Question

a seat on a ferris wheel is level with the center of the wheel. the diameter of the wheel is 200 feet. suppose the wheel rotates 60°, causing the height of the seat to decrease. how much closer to the ground is the seat after the rotation? 50 feet 50√3 feet 100 feet 100√3 feet

Explanation:

Step1: Determine the radius

The diameter of the Ferris - wheel is $d = 200$ feet, so the radius $r=100$ feet.

Step2: Use trigonometry

We consider a right - triangle formed by the radius, the vertical line from the center of the Ferris - wheel to the seat's new position, and the line from the center of the Ferris - wheel to the seat's new position.
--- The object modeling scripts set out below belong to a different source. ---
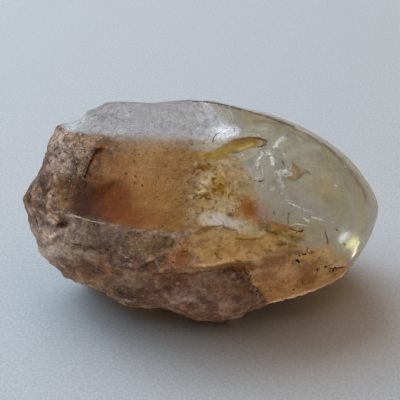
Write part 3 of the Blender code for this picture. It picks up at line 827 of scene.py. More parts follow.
def paint_outer():
    P, U, V = S["P"], S["U"], S["V"]
    X, Y = px_of(U, V)
    front = S["front"]
    N = S["N"]
    c = Canvas(X, Y, P, (96, 73, 59))
    n1, n2, n3 = c.noise(6.0, 4, 101), c.noise(2.2, 4, 102), c.noise(0.9, 3, 103)
    # the rind everywhere: mottled grey, brown and mauve
    c.lay(sstep(0.0, 0.5, n1) * 0.6, (74, 56, 46))
    c.lay(sstep(0.05, 0.5, -n1) * 0.5, (112, 92, 78))
    c.lay(sstep(0.1, 0.5, n2) * 0.45, (124, 100, 82))
    c.lay(sstep(0.15, 0.5, -n2) * 0.45, (78, 56, 46))
    b = Canvas(X, Y, P, (96, 73, 59))
    b.col = c.col.copy()
    b.kept = c.kept
    b.lay(sstep(0.05, 0.40, b.noise(8.0, 4, 201)) * 0.65, (126, 112, 100))
    b.lay(sstep(0.05, 0.40, -b.noise(8.0, 4, 201)) * 0.55, (66, 52, 46))
    b.lay(sstep(0.08, 0.40, b.noise(4.5, 4, 202)) * 0.55, (140, 106, 70))
    b.lay((1 - sstep(0.015, 0.07, np.abs(b.noise(6.5, 4, 203)))) * sstep(0.0, 0.3, b.noise(9.0, 2, 204)) * 0.6, (172, 158, 144))
    b.lay((1 - sstep(0.01, 0.05, np.abs(b.noise(5.0, 4, 205)))) * sstep(0.0, 0.3, b.noise(9.0, 2, 206)) * 0.6, (46, 34, 28))
    base_back = b.col
    # ---- broken end on the left
    c.area([(20, 200), (35, 165), (50, 125), (85, 110), (104, 140), (88, 165), (80, 180), (66, 215), (40, 235)], (112, 88, 76), 0.7, 4, 3)
    c.area([(50, 128), (82, 118), (100, 138), (92, 160), (76, 176), (52, 172), (42, 160)], (158, 136, 122), 0.7, 6, 3)
    c.area([(50, 136), (62, 126), (72, 130), (68, 160), (52, 166)], (196, 180, 170), 0.5, 6, 4)
    c.area([(33, 160), (50, 160), (52, 190), (34, 190)], (104, 72, 62), 0.6, 4, 3)
    # painted shade: the dark strip down the wall at the left of the hollow
    c.area([(70, 160), (90, 155), (86, 180), (84, 216), (70, 216), (66, 190)], (72, 56, 49), 0.75, 5, 2)
    c.stroke([(58, 174), (55, 190), (51, 204), (50, 216)], 4, (140, 110, 86), 0.55, 0.7, 2)
    c.blob(38, 186, 9, 14, (134, 114, 104), 0.6, 0, 0.9, 2)
    c.blob(46, 234, 20, 10, (146, 132, 122), 0.6, 10, 0.9, 3)
    c.blob(61, 200, 7, 11, (104, 76, 50), 0.8, 0, 0.4, 1)
    c.stroke([(52, 206), (64, 212), (70, 215)], 2.5, (150, 126, 104), 0.6)
    c.blob(33, 202, 7, 12, (98, 76, 66), 0.7)
    c.specks(sstep(100, 60, X) * sstep(110, 130, Y) * sstep(245, 225, Y), 0.75, 0.25, (58, 40, 34), 0.6, 1)
    c.specks(sstep(95, 60, X) * sstep(110, 125, Y) * sstep(240, 225, Y), 0.6, 0.42, (206, 192, 182), 0.4, 2)
    c.blob(62, 222, 7.5, 5.5, (58, 44, 38), 0.9, 0, 0.4, 1.5)
    # ---- rind below the ridge
    c.area([(66, 214), (95, 220), (130, 228), (130, 244), (100, 244), (70, 238)], (118, 104, 94), 0.65, 4, 3)
    c.area([(88, 222), (134, 230), (140, 268), (108, 268), (96, 250)], (80, 64, 56), 0.7, 7, 4)
    c.area([(126, 230), (192, 236), (186, 252), (160, 262), (138, 264), (128, 250)], (120, 95, 70), 0.75, 5, 3)
    c.area([(40, 240), (70, 240), (97, 247), (92, 262), (62, 268), (46, 256)], (126, 112, 96), 0.7, 4, 3)
    c.blob(48, 252, 9, 8, (150, 136, 122), 0.6)
    c.area([(56, 262), (104, 264), (120, 280), (96, 288), (66, 276)], (98, 70, 54), 0.6, 5, 4)
    c.blob(96, 281, 16, 5, (98, 78, 50), 0.5, 18)
    c.blob(110, 272, 10, 6, (122, 84, 60), 0.5)
    # painted shade: the dark underside at the bottom left, which faces down towards the floor
    c.area([(106, 288), (130, 282), (152, 290), (150, 308), (120, 306)], (58, 45, 37), 0.8, 5, 3)
    c.stroke([(70, 243), (84, 245), (97, 247)], 1.6, (70, 54, 45), 0.6)
    c.stroke([(132, 270), (150, 262), (168, 253)], 1.8, (78, 58, 44), 0.7)
    c.stroke([(146, 262), (162, 255), (176, 247)], 1.4, (150, 120, 92), 0.55)
    c.stroke([(140, 277), (160, 268), (182, 262)], 2.2, (138, 106, 82), 0.45)
    c.blob(182, 256, 15, 10, (116, 70, 40), 0.85, -25, 0.9, 3)
    c.blob(186, 256, 7, 6, (104, 60, 32), 0.5, -20, 0.9, 2)
    c.blob(188, 242, 8, 6, (136, 92, 56), 0.6)
    # painted highlight: the light line where the ridge catches the light, brightest at its left end
    c.stroke([(66, 215), (75, 216.5), (82, 219.5), (95, 222), (110, 225), (130, 230), (150, 232.5), (170, 234), (192, 235)], 1.8, (142, 120, 108), 0.55, 0.7, 0.4)
    c.stroke([(66, 215), (75, 216), (82, 218.5)], 1.2, (190, 176, 164), 0.7, 0.7, 0.3)
    blocks = sstep(184.0, 168.0, X + 4 * n2) * (1 - S["hollow"])
    wide, mid = c.noise(3.4, 3, 401), c.noise(1.7, 3, 402)
    c.lay(blocks * sstep(0.06, 0.40, wide) * 0.30, (124, 104, 86))
    c.lay(blocks * sstep(0.06, 0.40, -wide) * 0.35, (66, 50, 41))
    c.lay(blocks * sstep(0.10, 0.42, mid) * 0.30, (138, 116, 96))
    c.lay(blocks * sstep(0.10, 0.42, -mid) * 0.40, (60, 44, 36))
    c.lay(blocks * (1 - sstep(0.01, 0.06, np.abs(c.noise(3.0, 4, 403)))) * sstep(0.0, 0.3, c.noise(5.0, 2, 404)) * 0.35, (160, 142, 128))
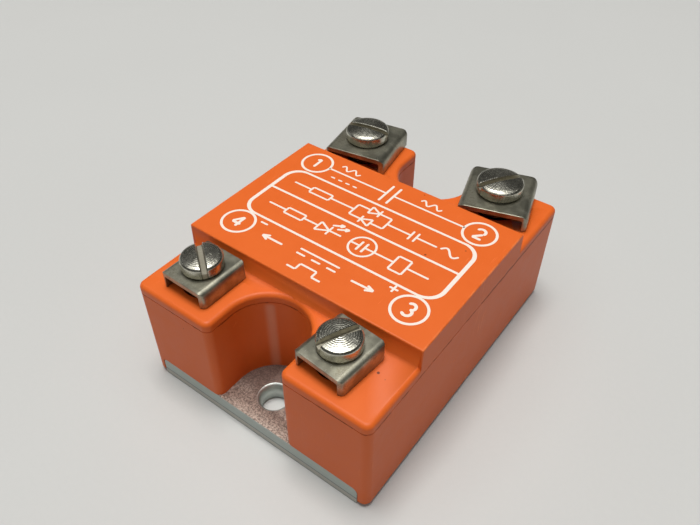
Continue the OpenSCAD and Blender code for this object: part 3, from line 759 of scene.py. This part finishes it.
# a triangle with a bar at its tip, the sign of a diode; way is the side it points to
def diode(x, y, size, way):
    tip, back = (x + way * size, y), x - way * size
    return line(tip, (back, y + size), (back, y - size), tip) + line(
        (x + way * size, y - size), (x + way * size, y + size))


# a resistor's box
def boxSign(x, y, length, height):
    return line((x, y - height / 2), (x + length, y - height / 2), (x + length, y + height / 2),
                (x, y + height / 2), (x, y - height / 2))


# below the frame: an arrow to each circle, minus and plus, a bar over three dashes, and a pulse; minus, plus
# and bar are a height and two ends
controlSigns = {"arrows": (((-7.1, -11.5), (-11.3, -11.5)), ((6.5, -11.5), (10.6, -11.4))),
                "minus": (-9.2, -13.75, -12.2), "plus": (-9.1, 11.9, 13.5), "plusX": 12.7,
                "plusEnds": (-9.9, -8.3), "bar": (-10.4, -4.2, 3.6),
                "dashX": (-4.2, -1.2, 1.8), "dash": 1.8, "dashY": -11.5,
                "pulse": ((-3.6, -14.6), (-1.9, -14.6), (-1.9, -13.2), (1.3, -13.2), (1.3, -14.6),
                          (3.0, -14.6))}


def controlStrokes():
    signs = controlSigns
    strokes = [part for ends in signs["arrows"] for part in arrow(*ends)]
    strokes += level(*signs["minus"]) + level(*signs["plus"])
    strokes += line(*((signs["plusX"], end) for end in signs["plusEnds"])) + level(*signs["bar"])
    for x in signs["dashX"]:
        strokes += level(signs["dashY"], x, x + signs["dash"])
    return strokes + line(*signs["pulse"])


printed("legend_control", controlStrokes())

# in the frame's upper half: a resistor, two diodes back to back in a loop, a capacitor and a wave;
# a box is its left end, length and height
powerSigns = {"y": 2.7, "left": -16.4, "box": (-12.6, 4.2, 1.5), "boxEnd": -8.4, "loop": 3.4,
              "diodeY": (4.2, 1.25), "diode": 0.95, "plates": (8.1, 9.1), "plateEnds": (1.5, 3.9),
              "right": 13.0, "waveX": 13.6, "wave": (3.4, 0.75, 1)}


def powerStrokes():
    signs, y, (high, low) = powerSigns, powerSigns["y"], powerSigns["diodeY"]
    boxX, boxLength, boxHeight = signs["box"]
    strokes = level(y, signs["left"], boxX) + boxSign(boxX, y, boxLength, boxHeight)
    strokes += level(y, signs["boxEnd"], -signs["loop"])
    strokes += diode(0, high, signs["diode"], 1) + diode(0, low, signs["diode"], -1)
    for side in (-1, 1):
        strokes += line((side * signs["diode"], high), (side * signs["loop"], high),
                        (side * signs["loop"], low), (side * signs["diode"], low))
    strokes += level(y, signs["loop"], signs["plates"][0])
    for x in signs["plates"]:
        strokes += line(*((x, end) for end in signs["plateEnds"]))
    strokes += level(y, signs["plates"][1], signs["right"])
    return strokes + [stroke(sineWave(signs["waveX"], y, *signs["wave"]), legend["thin"])]


printed("legend_power", powerStrokes())

# in the lower half: a resistor, a lamp diode with two light arrows, two bars in a circle and a box
driverSigns = {"y": -4.3, "left": -16.2, "box": (-12.4, 3.8, 1.5), "boxEnd": -8.6,
               "lampLeft": -5.6, "lamp": -4.4, "lampSize": 1.15, "lampRight": -3.2, "lampEnd": -0.8,
               "light": (((-3.6, -2.9), (-1.7, -1.9)), ((-2.4, -3.3), (-0.5, -2.3))), "barb": 0.8,
               "circle": 3.4, "circleSize": 2.3, "circleX": (1.1, 5.7), "bars": (2.9, 3.9),
               "barEnds": (-5.5, -3.1),
               "last": (9.4, 2.4, 3.4), "lastEnd": 11.8, "right": 15.8}


def driverStrokes():
    signs, y = driverSigns, driverSigns["y"]
    boxX, boxLength, boxHeight = signs["box"]
    lastX, lastLength, lastHeight = signs["last"]
    strokes = level(y, signs["left"], boxX) + boxSign(boxX, y, boxLength, boxHeight)
    strokes += level(y, signs["boxEnd"], signs["lampLeft"]) + diode(signs["lamp"], y, signs["lampSize"], 1)
    strokes += level(y, signs["lampRight"], signs["lampEnd"])
    for ends in signs["light"]:
        strokes += arrow(*ends, signs["barb"])
    strokes.append(ring(signs["circle"], y, signs["circleSize"], legend["thin"]))
    for x in signs["bars"]:
        strokes += line(*((x, end) for end in signs["barEnds"]), width=legend["arrow"])
    strokes += level(y, signs["circleX"][0], signs["bars"][0])
    strokes += level(y, signs["bars"][1], signs["circleX"][1])
    strokes += level(y, signs["circleX"][1], lastX) + boxSign(lastX, y, lastLength, lastHeight)
    return strokes + level(y, signs["lastEnd"], signs["right"])


printed("legend_driver", driverStrokes())
print("legend printed")


# ---- pieces that keep their CAD shape ----

# each ring's place along the part, from 0 to 1, and its colour
resistorRings = [(0.2, (120, 60, 30)), (0.36, (20, 20, 20)), (0.52, (200, 60, 30)), (0.8, (190, 150, 60))]
blackPart = makeMatt("part_black", tone(34, 34, 36), tone(60, 60, 62), 0.5)
nodeFinish = {
    "substrate": makeMatt("alumina", tone(236, 233, 226), tone(205, 200, 190), 0.6, 0.05),
    "silicon": makePlated("silicon", tone(96, 98, 112), tone(70, 72, 90), 0.16),
    "copper": makePlated("copper", tone(214, 132, 96), tone(122, 66, 44), 0.3, (1, 9, 1)),
    "post": makePlated("plated_post", tone(190, 178, 142), tone(120, 100, 70), 0.3, (1, 1, 12)),
    "pins": makePlated("plated_pins", tone(216, 190, 130), tone(150, 120, 76), 0.25, (1, 1, 8)),
    "board": makeBoard(),
    "capacitor": makeMatt("capacitor_box", tone(172, 48, 40), tone(196, 80, 66), 0.3, 0.3),
    "potting": makeMatt("potting_resin", tone(42, 44, 48), tone(64, 66, 70), 0.32, 0.8, 0.04),
}
finishOf = {"substrate": "substrate", "gate_pins": "pins", "driver_board": "board",
            "snubber_capacitor": "capacitor", "potting": "potting",
            **{f"terminal_post_{n}": "post" for n in range(1, 5)},
            **{f"{name}_{n}": "copper" for name in ("track_pad", "cross_clip", "load_strap") for n in (1, 2)},
            **{f"control_strap_{n}": "copper" for n in (3, 4)},
            **{f"thyristor_{n}": "silicon" for n in (1, 2)}}
for node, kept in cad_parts.items():
    if node in finishOf:
        chosen = nodeFinish[finishOf[node]]
    elif node in ("opto_coupler", "input_diode", "driver_transistor"):
        chosen = blackPart
    elif node.endswith("resistor"):
        chosen = makeResistor(f"{node}_lacquer", node, resistorRings)
    else:
        continue                                          # replaced by an eased or turned piece
    for holder in kept.material_slots:
        holder.material = chosen
print("inner parts finished")


# ---- table top ----

# a sheet that turns up far off by rise (r / R)^6 as a plain backdrop; it lies flat round the relay
tableTop = {"radius": 3200, "rise": 1500, "below": 0.02, "rings": 40, "spokes": 64}
ringAt, spokeAt = np.meshgrid(np.linspace(0, 1, tableTop["rings"]) ** 2,
                              np.linspace(0, 2 * math.pi, tableTop["spokes"], endpoint=False), indexing="ij")
tablePoints = np.stack([ringAt * np.cos(spokeAt) * tableTop["radius"],
                        ringAt * np.sin(spokeAt) * tableTop["radius"],
                        -tableTop["below"] + tableTop["rise"] * ringAt ** 6], -1) * mm
tableQuads = gridQuads(tableTop["rings"], tableTop["spokes"], loopCols=True)
table = makePiece("table", tablePoints, tableQuads, makeTable())
print("table laid")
The angle of rotation is $\theta = 60^{\circ}$. The vertical distance $y$ from the center of the Ferris - wheel to the seat's new position can be found using the sine function. $\sin\theta=\frac{y}{r}$.
Since $r = 100$ feet and $\theta = 60^{\circ}$, and $\sin60^{\circ}=\frac{\sqrt{3}}{2}$, we have $y = r\sin\theta=100\times\frac{\sqrt{3}}{2}=50\sqrt{3}$ feet.

Answer:

B. $50\sqrt{3}$ feet